• Given problem
Each entry below must be repeated word for word.

+++ Material to process +++

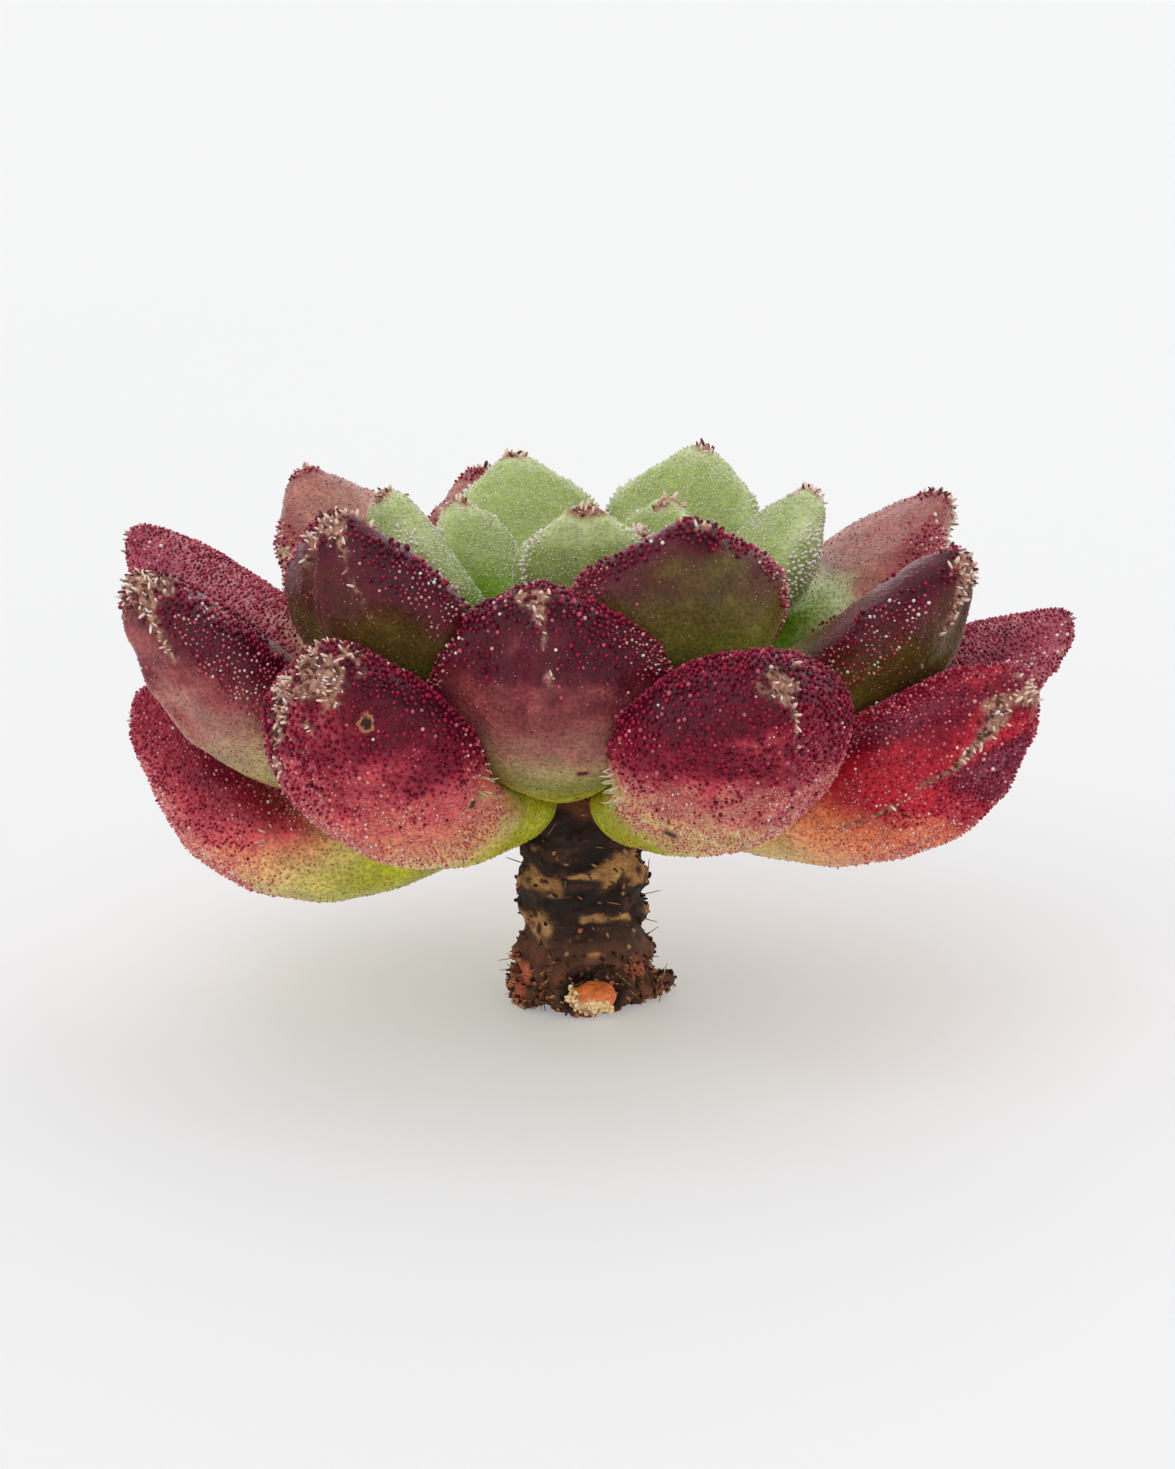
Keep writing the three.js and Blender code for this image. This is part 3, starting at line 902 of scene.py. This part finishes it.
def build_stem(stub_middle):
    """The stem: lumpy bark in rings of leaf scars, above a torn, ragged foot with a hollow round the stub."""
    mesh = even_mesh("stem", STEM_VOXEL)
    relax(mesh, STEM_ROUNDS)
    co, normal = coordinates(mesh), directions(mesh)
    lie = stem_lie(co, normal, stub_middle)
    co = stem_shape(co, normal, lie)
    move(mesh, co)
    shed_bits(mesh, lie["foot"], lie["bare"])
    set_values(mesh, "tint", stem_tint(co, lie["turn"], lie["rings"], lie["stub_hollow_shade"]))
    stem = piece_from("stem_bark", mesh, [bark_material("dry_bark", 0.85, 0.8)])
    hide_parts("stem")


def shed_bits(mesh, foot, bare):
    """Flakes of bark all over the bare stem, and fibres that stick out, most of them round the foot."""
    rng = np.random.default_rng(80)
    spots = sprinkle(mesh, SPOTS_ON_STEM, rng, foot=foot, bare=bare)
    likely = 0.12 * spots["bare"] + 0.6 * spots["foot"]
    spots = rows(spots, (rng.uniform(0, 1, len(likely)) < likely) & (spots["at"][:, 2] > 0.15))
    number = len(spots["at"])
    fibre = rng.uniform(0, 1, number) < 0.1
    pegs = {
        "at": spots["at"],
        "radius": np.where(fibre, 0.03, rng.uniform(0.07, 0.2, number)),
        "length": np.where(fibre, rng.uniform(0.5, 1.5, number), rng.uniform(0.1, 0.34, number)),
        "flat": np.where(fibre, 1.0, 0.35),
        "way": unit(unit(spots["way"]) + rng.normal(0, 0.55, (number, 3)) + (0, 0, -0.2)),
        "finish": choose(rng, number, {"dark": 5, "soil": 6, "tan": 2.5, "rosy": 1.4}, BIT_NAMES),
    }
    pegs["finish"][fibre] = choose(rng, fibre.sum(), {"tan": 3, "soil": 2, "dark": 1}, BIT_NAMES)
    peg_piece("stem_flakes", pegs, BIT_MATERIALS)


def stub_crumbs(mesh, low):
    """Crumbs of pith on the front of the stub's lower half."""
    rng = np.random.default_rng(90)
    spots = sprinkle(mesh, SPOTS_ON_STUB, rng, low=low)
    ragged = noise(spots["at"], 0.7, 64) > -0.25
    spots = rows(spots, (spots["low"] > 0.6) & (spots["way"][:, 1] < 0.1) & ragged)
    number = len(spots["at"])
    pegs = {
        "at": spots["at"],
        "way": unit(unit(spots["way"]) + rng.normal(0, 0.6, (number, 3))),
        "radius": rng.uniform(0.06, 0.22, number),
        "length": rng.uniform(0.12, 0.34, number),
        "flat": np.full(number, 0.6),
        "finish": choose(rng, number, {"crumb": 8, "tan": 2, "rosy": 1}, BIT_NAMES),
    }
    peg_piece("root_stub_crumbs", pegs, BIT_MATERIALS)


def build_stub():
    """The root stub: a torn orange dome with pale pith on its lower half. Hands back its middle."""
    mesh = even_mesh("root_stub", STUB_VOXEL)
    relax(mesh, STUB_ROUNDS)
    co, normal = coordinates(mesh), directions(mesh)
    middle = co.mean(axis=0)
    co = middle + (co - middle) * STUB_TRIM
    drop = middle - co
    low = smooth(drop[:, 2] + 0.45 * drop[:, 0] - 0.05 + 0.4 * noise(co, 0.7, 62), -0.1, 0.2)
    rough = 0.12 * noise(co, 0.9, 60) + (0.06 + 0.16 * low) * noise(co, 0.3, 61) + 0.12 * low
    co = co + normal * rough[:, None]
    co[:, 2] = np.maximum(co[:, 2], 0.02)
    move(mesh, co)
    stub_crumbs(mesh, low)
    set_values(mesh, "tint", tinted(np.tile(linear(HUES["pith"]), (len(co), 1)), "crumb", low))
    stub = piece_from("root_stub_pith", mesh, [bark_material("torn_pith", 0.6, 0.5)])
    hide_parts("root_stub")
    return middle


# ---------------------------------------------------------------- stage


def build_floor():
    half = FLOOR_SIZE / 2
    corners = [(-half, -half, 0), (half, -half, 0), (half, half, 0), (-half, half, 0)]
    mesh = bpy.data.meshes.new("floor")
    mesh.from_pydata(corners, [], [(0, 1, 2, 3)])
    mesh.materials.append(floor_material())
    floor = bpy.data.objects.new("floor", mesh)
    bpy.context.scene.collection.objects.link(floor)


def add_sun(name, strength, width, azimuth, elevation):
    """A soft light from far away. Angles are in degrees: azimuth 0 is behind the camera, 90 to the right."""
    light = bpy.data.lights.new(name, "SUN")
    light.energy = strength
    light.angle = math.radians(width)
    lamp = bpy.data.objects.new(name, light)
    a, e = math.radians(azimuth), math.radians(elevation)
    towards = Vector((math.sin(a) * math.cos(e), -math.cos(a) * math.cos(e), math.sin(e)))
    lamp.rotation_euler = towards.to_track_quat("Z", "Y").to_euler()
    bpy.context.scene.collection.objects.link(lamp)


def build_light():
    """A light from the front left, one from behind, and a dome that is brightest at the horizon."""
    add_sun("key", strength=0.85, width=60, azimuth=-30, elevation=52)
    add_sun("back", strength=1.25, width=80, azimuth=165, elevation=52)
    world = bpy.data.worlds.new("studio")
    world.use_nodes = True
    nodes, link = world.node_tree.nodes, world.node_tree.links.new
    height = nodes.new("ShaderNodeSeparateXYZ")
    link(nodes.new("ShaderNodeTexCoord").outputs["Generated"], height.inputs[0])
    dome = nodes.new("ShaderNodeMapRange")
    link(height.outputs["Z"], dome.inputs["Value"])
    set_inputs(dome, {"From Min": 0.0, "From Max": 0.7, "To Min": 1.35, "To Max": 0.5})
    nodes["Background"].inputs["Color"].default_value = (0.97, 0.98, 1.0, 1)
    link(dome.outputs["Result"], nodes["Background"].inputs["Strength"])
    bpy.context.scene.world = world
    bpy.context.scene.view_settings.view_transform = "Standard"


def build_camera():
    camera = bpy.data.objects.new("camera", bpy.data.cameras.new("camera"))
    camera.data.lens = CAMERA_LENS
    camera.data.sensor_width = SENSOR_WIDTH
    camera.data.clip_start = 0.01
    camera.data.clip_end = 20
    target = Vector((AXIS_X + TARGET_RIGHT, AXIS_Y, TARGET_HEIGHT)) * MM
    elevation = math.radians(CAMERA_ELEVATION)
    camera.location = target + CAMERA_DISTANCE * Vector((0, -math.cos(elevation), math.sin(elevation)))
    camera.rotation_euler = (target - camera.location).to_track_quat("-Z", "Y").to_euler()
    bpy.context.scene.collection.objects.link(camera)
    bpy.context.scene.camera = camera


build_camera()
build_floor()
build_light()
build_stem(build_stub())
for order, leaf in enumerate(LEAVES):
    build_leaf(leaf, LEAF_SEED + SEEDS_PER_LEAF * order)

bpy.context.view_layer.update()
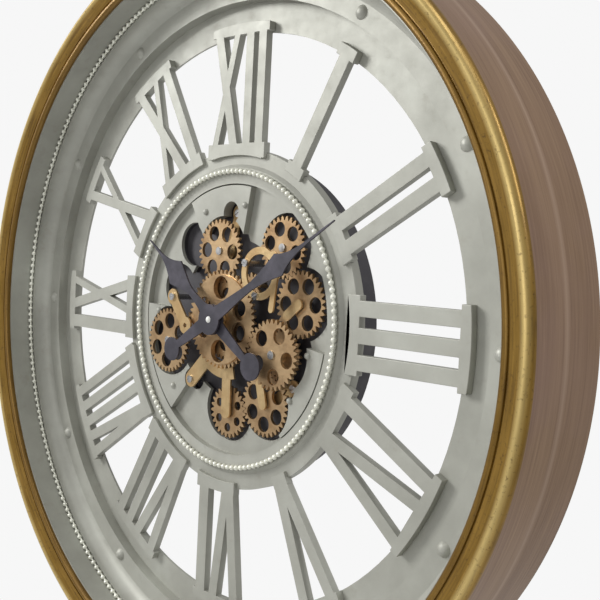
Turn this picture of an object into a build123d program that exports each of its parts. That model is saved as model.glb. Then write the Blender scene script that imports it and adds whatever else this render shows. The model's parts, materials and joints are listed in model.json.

+++

• Completed exercise
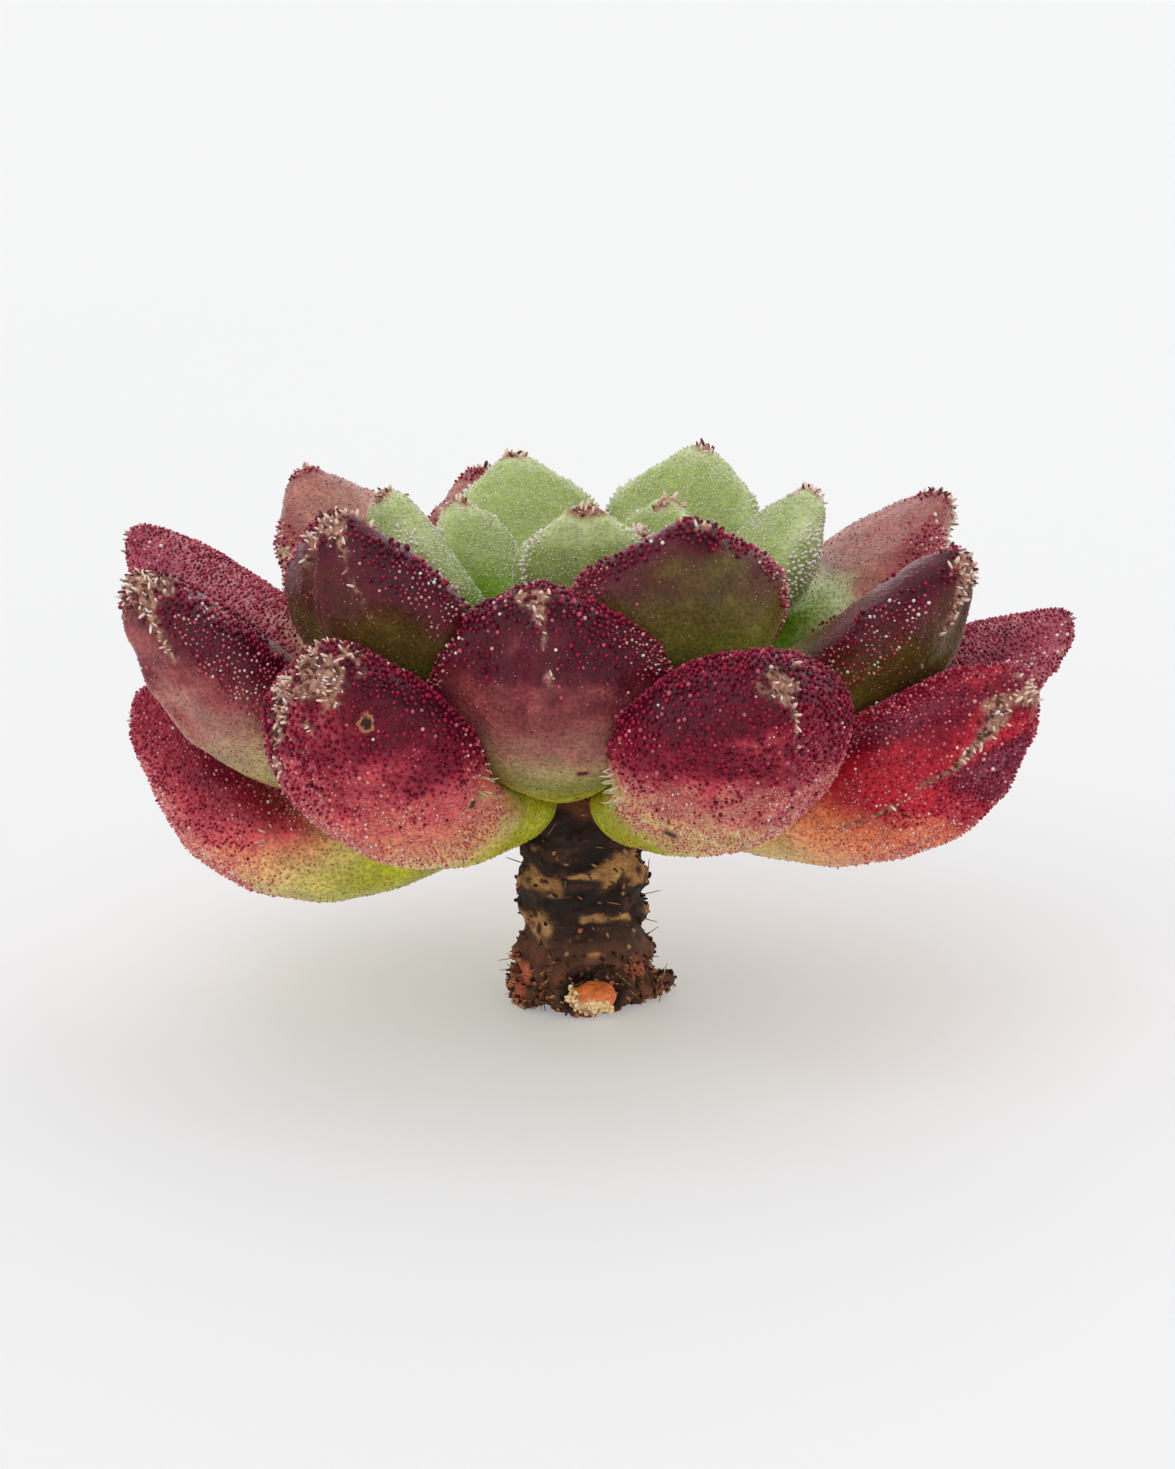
Keep writing the three.js and Blender code for this image. This is part 3, starting at line 902 of scene.py. This part finishes it.
def build_stem(stub_middle):
    """The stem: lumpy bark in rings of leaf scars, above a torn, ragged foot with a hollow round the stub."""
    mesh = even_mesh("stem", STEM_VOXEL)
    relax(mesh, STEM_ROUNDS)
    co, normal = coordinates(mesh), directions(mesh)
    lie = stem_lie(co, normal, stub_middle)
    co = stem_shape(co, normal, lie)
    move(mesh, co)
    shed_bits(mesh, lie["foot"], lie["bare"])
    set_values(mesh, "tint", stem_tint(co, lie["turn"], lie["rings"], lie["stub_hollow_shade"]))
    stem = piece_from("stem_bark", mesh, [bark_material("dry_bark", 0.85, 0.8)])
    hide_parts("stem")


def shed_bits(mesh, foot, bare):
    """Flakes of bark all over the bare stem, and fibres that stick out, most of them round the foot."""
    rng = np.random.default_rng(80)
    spots = sprinkle(mesh, SPOTS_ON_STEM, rng, foot=foot, bare=bare)
    likely = 0.12 * spots["bare"] + 0.6 * spots["foot"]
    spots = rows(spots, (rng.uniform(0, 1, len(likely)) < likely) & (spots["at"][:, 2] > 0.15))
    number = len(spots["at"])
    fibre = rng.uniform(0, 1, number) < 0.1
    pegs = {
        "at": spots["at"],
        "radius": np.where(fibre, 0.03, rng.uniform(0.07, 0.2, number)),
        "length": np.where(fibre, rng.uniform(0.5, 1.5, number), rng.uniform(0.1, 0.34, number)),
        "flat": np.where(fibre, 1.0, 0.35),
        "way": unit(unit(spots["way"]) + rng.normal(0, 0.55, (number, 3)) + (0, 0, -0.2)),
        "finish": choose(rng, number, {"dark": 5, "soil": 6, "tan": 2.5, "rosy": 1.4}, BIT_NAMES),
    }
    pegs["finish"][fibre] = choose(rng, fibre.sum(), {"tan": 3, "soil": 2, "dark": 1}, BIT_NAMES)
    peg_piece("stem_flakes", pegs, BIT_MATERIALS)


def stub_crumbs(mesh, low):
    """Crumbs of pith on the front of the stub's lower half."""
    rng = np.random.default_rng(90)
    spots = sprinkle(mesh, SPOTS_ON_STUB, rng, low=low)
    ragged = noise(spots["at"], 0.7, 64) > -0.25
    spots = rows(spots, (spots["low"] > 0.6) & (spots["way"][:, 1] < 0.1) & ragged)
    number = len(spots["at"])
    pegs = {
        "at": spots["at"],
        "way": unit(unit(spots["way"]) + rng.normal(0, 0.6, (number, 3))),
        "radius": rng.uniform(0.06, 0.22, number),
        "length": rng.uniform(0.12, 0.34, number),
        "flat": np.full(number, 0.6),
        "finish": choose(rng, number, {"crumb": 8, "tan": 2, "rosy": 1}, BIT_NAMES),
    }
    peg_piece("root_stub_crumbs", pegs, BIT_MATERIALS)


def build_stub():
    """The root stub: a torn orange dome with pale pith on its lower half. Hands back its middle."""
    mesh = even_mesh("root_stub", STUB_VOXEL)
    relax(mesh, STUB_ROUNDS)
    co, normal = coordinates(mesh), directions(mesh)
    middle = co.mean(axis=0)
    co = middle + (co - middle) * STUB_TRIM
    drop = middle - co
    low = smooth(drop[:, 2] + 0.45 * drop[:, 0] - 0.05 + 0.4 * noise(co, 0.7, 62), -0.1, 0.2)
    rough = 0.12 * noise(co, 0.9, 60) + (0.06 + 0.16 * low) * noise(co, 0.3, 61) + 0.12 * low
    co = co + normal * rough[:, None]
    co[:, 2] = np.maximum(co[:, 2], 0.02)
    move(mesh, co)
    stub_crumbs(mesh, low)
    set_values(mesh, "tint", tinted(np.tile(linear(HUES["pith"]), (len(co), 1)), "crumb", low))
    stub = piece_from("root_stub_pith", mesh, [bark_material("torn_pith", 0.6, 0.5)])
    hide_parts("root_stub")
    return middle


# ---------------------------------------------------------------- stage


def build_floor():
    half = FLOOR_SIZE / 2
    corners = [(-half, -half, 0), (half, -half, 0), (half, half, 0), (-half, half, 0)]
    mesh = bpy.data.meshes.new("floor")
    mesh.from_pydata(corners, [], [(0, 1, 2, 3)])
    mesh.materials.append(floor_material())
    floor = bpy.data.objects.new("floor", mesh)
    bpy.context.scene.collection.objects.link(floor)


def add_sun(name, strength, width, azimuth, elevation):
    """A soft light from far away. Angles are in degrees: azimuth 0 is behind the camera, 90 to the right."""
    light = bpy.data.lights.new(name, "SUN")
    light.energy = strength
    light.angle = math.radians(width)
    lamp = bpy.data.objects.new(name, light)
    a, e = math.radians(azimuth), math.radians(elevation)
    towards = Vector((math.sin(a) * math.cos(e), -math.cos(a) * math.cos(e), math.sin(e)))
    lamp.rotation_euler = towards.to_track_quat("Z", "Y").to_euler()
    bpy.context.scene.collection.objects.link(lamp)


def build_light():
    """A light from the front left, one from behind, and a dome that is brightest at the horizon."""
    add_sun("key", strength=0.85, width=60, azimuth=-30, elevation=52)
    add_sun("back", strength=1.25, width=80, azimuth=165, elevation=52)
    world = bpy.data.worlds.new("studio")
    world.use_nodes = True
    nodes, link = world.node_tree.nodes, world.node_tree.links.new
    height = nodes.new("ShaderNodeSeparateXYZ")
    link(nodes.new("ShaderNodeTexCoord").outputs["Generated"], height.inputs[0])
    dome = nodes.new("ShaderNodeMapRange")
    link(height.outputs["Z"], dome.inputs["Value"])
    set_inputs(dome, {"From Min": 0.0, "From Max": 0.7, "To Min": 1.35, "To Max": 0.5})
    nodes["Background"].inputs["Color"].default_value = (0.97, 0.98, 1.0, 1)
    link(dome.outputs["Result"], nodes["Background"].inputs["Strength"])
    bpy.context.scene.world = world
    bpy.context.scene.view_settings.view_transform = "Standard"


def build_camera():
    camera = bpy.data.objects.new("camera", bpy.data.cameras.new("camera"))
    camera.data.lens = CAMERA_LENS
    camera.data.sensor_width = SENSOR_WIDTH
    camera.data.clip_start = 0.01
    camera.data.clip_end = 20
    target = Vector((AXIS_X + TARGET_RIGHT, AXIS_Y, TARGET_HEIGHT)) * MM
    elevation = math.radians(CAMERA_ELEVATION)
    camera.location = target + CAMERA_DISTANCE * Vector((0, -math.cos(elevation), math.sin(elevation)))
    camera.rotation_euler = (target - camera.location).to_track_quat("-Z", "Y").to_euler()
    bpy.context.scene.collection.objects.link(camera)
    bpy.context.scene.camera = camera


build_camera()
build_floor()
build_light()
build_stem(build_stub())
for order, leaf in enumerate(LEAVES):
    build_leaf(leaf, LEAF_SEED + SEEDS_PER_LEAF * order)

bpy.context.view_layer.update()
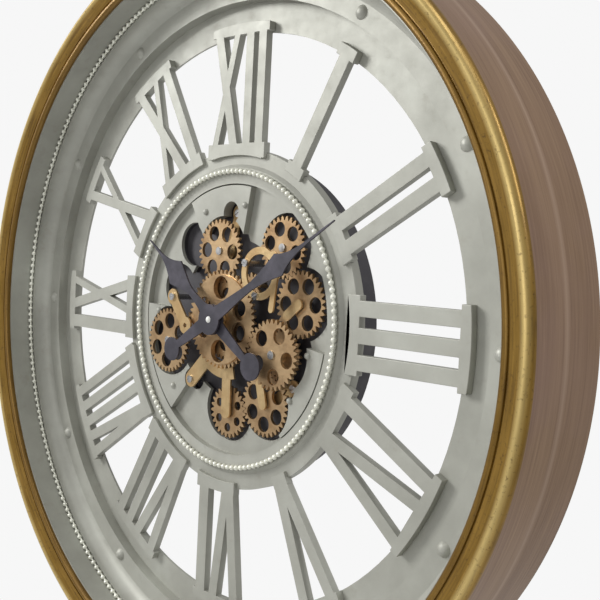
Turn this picture of an object into a build123d program that exports each of its parts. That model is saved as model.glb. Then write the Blender scene script that imports it and adds whatever else this render shows. The model's parts, materials and joints are listed in model.json.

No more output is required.